# Exercise brief:
Begin with the line containing "Reconstruct the object" and end with the line containing "arm_roll = 4; // [0:1:6]"; set down that block verbatim and nothing else.

# Records provided:
— BEGIN —

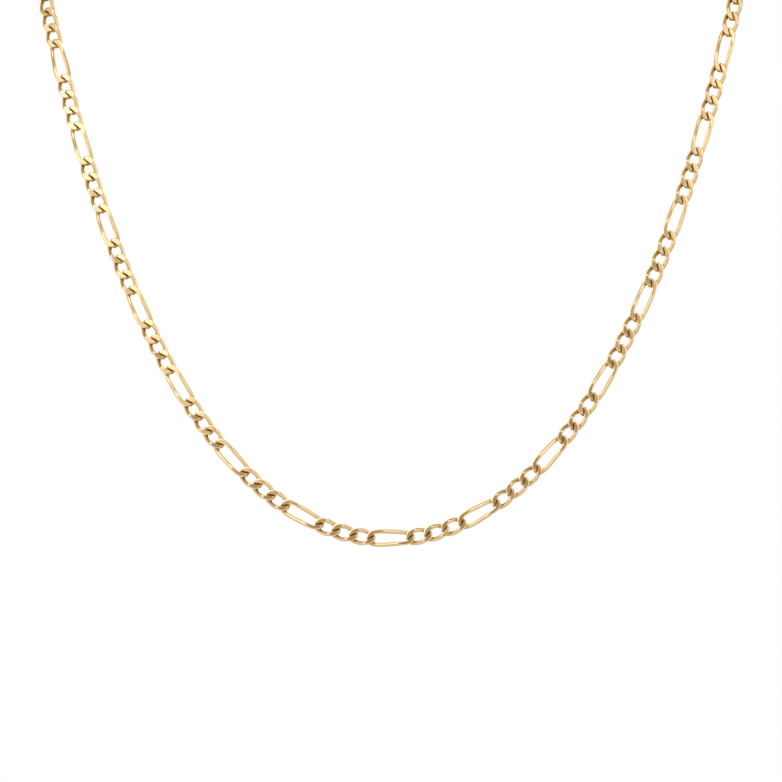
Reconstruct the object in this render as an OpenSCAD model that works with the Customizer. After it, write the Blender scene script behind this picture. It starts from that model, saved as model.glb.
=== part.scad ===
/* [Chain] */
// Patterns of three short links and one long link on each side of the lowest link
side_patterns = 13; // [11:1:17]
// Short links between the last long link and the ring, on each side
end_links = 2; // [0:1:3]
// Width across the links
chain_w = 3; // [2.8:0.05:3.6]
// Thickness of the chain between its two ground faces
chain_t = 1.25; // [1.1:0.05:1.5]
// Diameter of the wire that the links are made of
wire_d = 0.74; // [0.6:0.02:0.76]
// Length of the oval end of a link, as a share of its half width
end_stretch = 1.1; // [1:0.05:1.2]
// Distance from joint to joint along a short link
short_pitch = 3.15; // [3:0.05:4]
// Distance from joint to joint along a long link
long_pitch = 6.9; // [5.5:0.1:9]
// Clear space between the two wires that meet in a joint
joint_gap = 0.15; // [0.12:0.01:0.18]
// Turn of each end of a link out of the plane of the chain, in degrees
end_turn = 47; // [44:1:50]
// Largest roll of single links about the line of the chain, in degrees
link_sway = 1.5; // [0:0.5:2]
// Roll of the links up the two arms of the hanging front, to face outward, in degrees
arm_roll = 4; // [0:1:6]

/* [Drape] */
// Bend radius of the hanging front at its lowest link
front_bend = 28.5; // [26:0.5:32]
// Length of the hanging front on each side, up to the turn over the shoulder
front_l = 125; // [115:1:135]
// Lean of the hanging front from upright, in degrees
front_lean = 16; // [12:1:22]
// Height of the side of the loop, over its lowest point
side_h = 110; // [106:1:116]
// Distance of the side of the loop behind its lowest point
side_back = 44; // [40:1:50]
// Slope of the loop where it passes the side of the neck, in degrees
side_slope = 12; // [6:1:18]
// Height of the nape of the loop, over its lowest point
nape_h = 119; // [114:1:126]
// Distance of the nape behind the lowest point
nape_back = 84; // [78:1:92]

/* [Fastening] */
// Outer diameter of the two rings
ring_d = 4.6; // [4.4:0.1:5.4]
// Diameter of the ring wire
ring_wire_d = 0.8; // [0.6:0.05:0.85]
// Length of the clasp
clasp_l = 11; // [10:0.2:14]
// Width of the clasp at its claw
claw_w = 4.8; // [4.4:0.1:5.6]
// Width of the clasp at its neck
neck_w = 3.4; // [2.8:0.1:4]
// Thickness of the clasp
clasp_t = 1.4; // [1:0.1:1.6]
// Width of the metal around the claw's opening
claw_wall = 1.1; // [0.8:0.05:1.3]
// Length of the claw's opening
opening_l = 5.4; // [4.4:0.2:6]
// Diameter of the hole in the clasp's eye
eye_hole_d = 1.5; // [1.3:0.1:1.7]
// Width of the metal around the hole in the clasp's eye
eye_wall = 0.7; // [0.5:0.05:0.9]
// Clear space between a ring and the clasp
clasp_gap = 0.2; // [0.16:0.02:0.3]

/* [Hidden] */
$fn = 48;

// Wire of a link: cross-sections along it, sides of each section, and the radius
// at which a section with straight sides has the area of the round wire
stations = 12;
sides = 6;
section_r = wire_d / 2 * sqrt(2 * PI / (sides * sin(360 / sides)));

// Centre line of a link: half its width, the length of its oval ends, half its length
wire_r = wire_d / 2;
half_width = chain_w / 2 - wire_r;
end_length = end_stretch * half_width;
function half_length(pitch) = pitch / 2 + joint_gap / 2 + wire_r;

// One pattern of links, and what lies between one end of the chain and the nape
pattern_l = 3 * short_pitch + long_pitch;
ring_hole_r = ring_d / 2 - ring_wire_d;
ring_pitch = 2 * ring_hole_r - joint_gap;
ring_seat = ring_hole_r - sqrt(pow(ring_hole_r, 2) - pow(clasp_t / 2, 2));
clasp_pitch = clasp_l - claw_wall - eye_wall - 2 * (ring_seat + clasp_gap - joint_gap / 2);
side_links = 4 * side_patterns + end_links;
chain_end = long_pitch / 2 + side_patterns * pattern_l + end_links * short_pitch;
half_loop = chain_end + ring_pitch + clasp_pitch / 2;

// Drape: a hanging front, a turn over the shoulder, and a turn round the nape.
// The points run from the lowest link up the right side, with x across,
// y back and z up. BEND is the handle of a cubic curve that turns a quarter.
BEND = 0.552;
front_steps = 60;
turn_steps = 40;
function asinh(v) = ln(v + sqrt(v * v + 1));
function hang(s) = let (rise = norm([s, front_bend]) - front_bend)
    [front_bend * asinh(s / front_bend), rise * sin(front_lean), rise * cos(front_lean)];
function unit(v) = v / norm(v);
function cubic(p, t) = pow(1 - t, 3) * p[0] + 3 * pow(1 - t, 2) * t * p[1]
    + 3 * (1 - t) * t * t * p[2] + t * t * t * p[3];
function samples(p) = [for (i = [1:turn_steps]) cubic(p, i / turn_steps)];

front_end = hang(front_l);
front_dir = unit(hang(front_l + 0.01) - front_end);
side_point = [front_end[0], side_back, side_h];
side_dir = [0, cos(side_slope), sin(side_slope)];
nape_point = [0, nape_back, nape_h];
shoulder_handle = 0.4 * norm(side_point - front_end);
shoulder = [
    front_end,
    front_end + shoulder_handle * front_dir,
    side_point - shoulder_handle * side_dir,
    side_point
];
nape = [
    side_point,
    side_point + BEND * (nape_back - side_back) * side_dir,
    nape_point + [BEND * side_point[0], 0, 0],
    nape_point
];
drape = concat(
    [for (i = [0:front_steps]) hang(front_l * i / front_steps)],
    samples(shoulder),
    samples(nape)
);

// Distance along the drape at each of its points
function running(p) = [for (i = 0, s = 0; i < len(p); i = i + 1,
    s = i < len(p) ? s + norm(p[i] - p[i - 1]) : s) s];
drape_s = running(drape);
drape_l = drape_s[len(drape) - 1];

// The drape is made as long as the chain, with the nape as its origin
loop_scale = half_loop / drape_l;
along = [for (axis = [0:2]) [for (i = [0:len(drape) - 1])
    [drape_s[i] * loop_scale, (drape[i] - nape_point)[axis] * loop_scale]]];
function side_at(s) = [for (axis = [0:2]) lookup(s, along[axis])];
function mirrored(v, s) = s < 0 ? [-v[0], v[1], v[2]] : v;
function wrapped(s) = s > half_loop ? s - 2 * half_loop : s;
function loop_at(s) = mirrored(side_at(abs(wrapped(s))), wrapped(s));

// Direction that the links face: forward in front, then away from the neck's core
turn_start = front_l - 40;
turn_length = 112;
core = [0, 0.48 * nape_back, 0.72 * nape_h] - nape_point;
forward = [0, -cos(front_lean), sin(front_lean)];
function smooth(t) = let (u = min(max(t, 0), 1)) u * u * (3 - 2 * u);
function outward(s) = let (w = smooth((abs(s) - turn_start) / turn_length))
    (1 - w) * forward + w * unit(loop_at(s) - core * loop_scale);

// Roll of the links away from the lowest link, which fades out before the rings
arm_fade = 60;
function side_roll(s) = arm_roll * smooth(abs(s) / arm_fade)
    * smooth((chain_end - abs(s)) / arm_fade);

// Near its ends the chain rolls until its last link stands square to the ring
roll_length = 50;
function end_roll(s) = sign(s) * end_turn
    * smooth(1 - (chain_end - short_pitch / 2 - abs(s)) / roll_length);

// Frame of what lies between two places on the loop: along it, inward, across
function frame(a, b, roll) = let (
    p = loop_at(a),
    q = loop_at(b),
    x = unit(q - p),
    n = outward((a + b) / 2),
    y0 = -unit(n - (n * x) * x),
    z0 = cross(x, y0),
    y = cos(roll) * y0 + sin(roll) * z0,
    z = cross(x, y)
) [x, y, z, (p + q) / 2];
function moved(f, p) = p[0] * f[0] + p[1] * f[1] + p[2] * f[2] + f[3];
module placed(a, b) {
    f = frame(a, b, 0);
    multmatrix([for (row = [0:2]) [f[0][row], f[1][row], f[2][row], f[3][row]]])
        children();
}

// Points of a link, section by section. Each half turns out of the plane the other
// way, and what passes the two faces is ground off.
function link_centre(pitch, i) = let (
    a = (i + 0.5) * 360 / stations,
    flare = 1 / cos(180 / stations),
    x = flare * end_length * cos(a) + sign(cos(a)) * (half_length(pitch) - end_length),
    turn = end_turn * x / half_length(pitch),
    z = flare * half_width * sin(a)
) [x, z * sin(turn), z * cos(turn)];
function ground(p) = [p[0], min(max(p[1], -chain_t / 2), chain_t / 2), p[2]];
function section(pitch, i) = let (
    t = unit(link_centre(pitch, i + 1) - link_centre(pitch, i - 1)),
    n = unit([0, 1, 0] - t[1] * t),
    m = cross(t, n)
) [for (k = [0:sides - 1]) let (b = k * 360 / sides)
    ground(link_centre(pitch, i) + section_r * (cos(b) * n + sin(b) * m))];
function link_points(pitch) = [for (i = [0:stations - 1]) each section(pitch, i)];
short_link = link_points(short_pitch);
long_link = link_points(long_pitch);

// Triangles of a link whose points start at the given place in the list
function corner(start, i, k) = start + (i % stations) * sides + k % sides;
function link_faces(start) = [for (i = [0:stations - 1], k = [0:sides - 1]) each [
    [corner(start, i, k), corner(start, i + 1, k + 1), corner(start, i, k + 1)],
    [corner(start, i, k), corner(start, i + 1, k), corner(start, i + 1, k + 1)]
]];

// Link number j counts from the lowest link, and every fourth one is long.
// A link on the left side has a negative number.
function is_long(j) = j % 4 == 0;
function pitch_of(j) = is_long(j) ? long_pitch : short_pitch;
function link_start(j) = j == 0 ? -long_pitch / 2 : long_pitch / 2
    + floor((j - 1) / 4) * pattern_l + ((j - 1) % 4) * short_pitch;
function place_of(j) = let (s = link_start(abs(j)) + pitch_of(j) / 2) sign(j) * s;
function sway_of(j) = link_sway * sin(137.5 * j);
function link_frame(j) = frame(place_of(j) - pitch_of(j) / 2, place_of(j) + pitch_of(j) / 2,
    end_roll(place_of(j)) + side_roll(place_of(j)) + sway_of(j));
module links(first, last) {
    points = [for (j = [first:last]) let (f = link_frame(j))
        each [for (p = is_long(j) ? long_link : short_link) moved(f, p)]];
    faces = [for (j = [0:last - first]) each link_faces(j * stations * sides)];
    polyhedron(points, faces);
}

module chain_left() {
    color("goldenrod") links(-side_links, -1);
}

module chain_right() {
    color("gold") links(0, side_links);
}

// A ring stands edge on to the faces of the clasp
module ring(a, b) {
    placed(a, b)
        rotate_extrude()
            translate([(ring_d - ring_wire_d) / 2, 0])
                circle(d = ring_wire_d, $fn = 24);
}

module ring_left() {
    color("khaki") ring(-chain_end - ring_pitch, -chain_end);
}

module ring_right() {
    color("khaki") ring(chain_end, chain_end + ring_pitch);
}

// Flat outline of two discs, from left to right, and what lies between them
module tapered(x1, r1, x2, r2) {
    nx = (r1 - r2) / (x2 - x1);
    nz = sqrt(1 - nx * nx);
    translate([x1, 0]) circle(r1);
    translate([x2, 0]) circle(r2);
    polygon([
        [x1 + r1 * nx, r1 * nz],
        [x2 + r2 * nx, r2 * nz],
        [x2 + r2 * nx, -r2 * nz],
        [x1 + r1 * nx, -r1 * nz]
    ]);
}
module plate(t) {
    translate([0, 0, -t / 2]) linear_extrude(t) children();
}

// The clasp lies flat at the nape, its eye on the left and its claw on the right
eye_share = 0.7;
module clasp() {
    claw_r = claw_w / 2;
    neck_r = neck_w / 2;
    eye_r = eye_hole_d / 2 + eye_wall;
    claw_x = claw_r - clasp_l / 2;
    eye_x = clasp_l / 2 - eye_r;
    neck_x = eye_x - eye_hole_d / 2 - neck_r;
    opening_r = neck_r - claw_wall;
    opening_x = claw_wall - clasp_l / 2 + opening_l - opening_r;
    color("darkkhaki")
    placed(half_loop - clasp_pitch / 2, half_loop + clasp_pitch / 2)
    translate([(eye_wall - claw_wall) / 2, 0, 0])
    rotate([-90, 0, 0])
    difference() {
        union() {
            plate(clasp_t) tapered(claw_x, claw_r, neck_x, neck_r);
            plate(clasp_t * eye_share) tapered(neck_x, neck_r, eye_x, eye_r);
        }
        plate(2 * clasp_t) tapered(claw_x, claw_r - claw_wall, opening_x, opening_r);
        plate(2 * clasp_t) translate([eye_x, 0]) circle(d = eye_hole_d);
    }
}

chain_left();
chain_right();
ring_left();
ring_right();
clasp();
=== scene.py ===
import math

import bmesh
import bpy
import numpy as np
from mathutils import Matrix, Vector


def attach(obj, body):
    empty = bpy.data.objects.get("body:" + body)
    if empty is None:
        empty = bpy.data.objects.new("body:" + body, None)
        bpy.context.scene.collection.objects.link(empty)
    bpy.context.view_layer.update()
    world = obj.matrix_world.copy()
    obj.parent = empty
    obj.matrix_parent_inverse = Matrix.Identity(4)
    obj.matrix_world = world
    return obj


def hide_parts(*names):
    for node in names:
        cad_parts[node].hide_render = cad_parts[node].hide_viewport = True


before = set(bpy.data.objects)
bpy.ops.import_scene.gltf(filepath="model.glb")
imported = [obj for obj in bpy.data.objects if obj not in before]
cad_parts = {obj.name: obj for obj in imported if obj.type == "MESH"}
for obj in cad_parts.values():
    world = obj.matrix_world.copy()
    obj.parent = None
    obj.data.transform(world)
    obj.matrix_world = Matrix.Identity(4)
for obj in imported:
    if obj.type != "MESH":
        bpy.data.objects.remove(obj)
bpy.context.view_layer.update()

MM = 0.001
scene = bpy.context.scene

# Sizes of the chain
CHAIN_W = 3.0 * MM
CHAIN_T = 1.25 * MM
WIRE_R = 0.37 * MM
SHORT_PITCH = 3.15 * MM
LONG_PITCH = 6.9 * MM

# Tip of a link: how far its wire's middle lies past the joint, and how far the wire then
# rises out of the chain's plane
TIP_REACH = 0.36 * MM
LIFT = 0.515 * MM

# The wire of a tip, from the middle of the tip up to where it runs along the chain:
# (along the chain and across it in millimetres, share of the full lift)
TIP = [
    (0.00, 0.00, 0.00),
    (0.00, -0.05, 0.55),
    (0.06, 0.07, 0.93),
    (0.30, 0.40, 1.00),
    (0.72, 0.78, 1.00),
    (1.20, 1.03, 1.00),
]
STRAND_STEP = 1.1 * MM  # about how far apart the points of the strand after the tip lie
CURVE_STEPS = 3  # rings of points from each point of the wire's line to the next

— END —
— BEGIN —

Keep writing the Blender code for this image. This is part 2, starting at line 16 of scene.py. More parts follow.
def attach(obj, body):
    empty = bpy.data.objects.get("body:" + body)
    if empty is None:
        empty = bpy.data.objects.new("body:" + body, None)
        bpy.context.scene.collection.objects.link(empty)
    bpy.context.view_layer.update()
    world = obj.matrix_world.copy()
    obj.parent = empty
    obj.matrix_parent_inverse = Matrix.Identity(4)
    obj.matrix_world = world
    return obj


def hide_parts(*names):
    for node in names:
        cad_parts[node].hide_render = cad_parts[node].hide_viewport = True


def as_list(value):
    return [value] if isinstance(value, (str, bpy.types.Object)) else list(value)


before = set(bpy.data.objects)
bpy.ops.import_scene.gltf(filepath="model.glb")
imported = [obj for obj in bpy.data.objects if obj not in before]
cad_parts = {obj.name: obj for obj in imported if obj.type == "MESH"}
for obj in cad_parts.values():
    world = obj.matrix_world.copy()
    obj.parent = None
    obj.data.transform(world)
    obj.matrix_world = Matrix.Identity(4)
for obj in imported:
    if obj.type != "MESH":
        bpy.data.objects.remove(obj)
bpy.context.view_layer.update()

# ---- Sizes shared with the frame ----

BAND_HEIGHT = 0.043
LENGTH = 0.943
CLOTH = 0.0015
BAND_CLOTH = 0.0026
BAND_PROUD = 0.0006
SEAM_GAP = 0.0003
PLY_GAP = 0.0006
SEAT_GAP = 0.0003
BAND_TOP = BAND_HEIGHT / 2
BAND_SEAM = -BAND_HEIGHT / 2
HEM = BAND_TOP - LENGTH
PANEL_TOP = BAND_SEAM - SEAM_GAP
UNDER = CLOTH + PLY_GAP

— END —

# Exercise answer:
Reconstruct the object in this render as an OpenSCAD model that works with the Customizer. After it, write the Blender scene script behind this picture. It starts from that model, saved as model.glb.
=== part.scad ===
/* [Chain] */
// Patterns of three short links and one long link on each side of the lowest link
side_patterns = 13; // [11:1:17]
// Short links between the last long link and the ring, on each side
end_links = 2; // [0:1:3]
// Width across the links
chain_w = 3; // [2.8:0.05:3.6]
// Thickness of the chain between its two ground faces
chain_t = 1.25; // [1.1:0.05:1.5]
// Diameter of the wire that the links are made of
wire_d = 0.74; // [0.6:0.02:0.76]
// Length of the oval end of a link, as a share of its half width
end_stretch = 1.1; // [1:0.05:1.2]
// Distance from joint to joint along a short link
short_pitch = 3.15; // [3:0.05:4]
// Distance from joint to joint along a long link
long_pitch = 6.9; // [5.5:0.1:9]
// Clear space between the two wires that meet in a joint
joint_gap = 0.15; // [0.12:0.01:0.18]
// Turn of each end of a link out of the plane of the chain, in degrees
end_turn = 47; // [44:1:50]
// Largest roll of single links about the line of the chain, in degrees
link_sway = 1.5; // [0:0.5:2]
// Roll of the links up the two arms of the hanging front, to face outward, in degrees
arm_roll = 4; // [0:1:6]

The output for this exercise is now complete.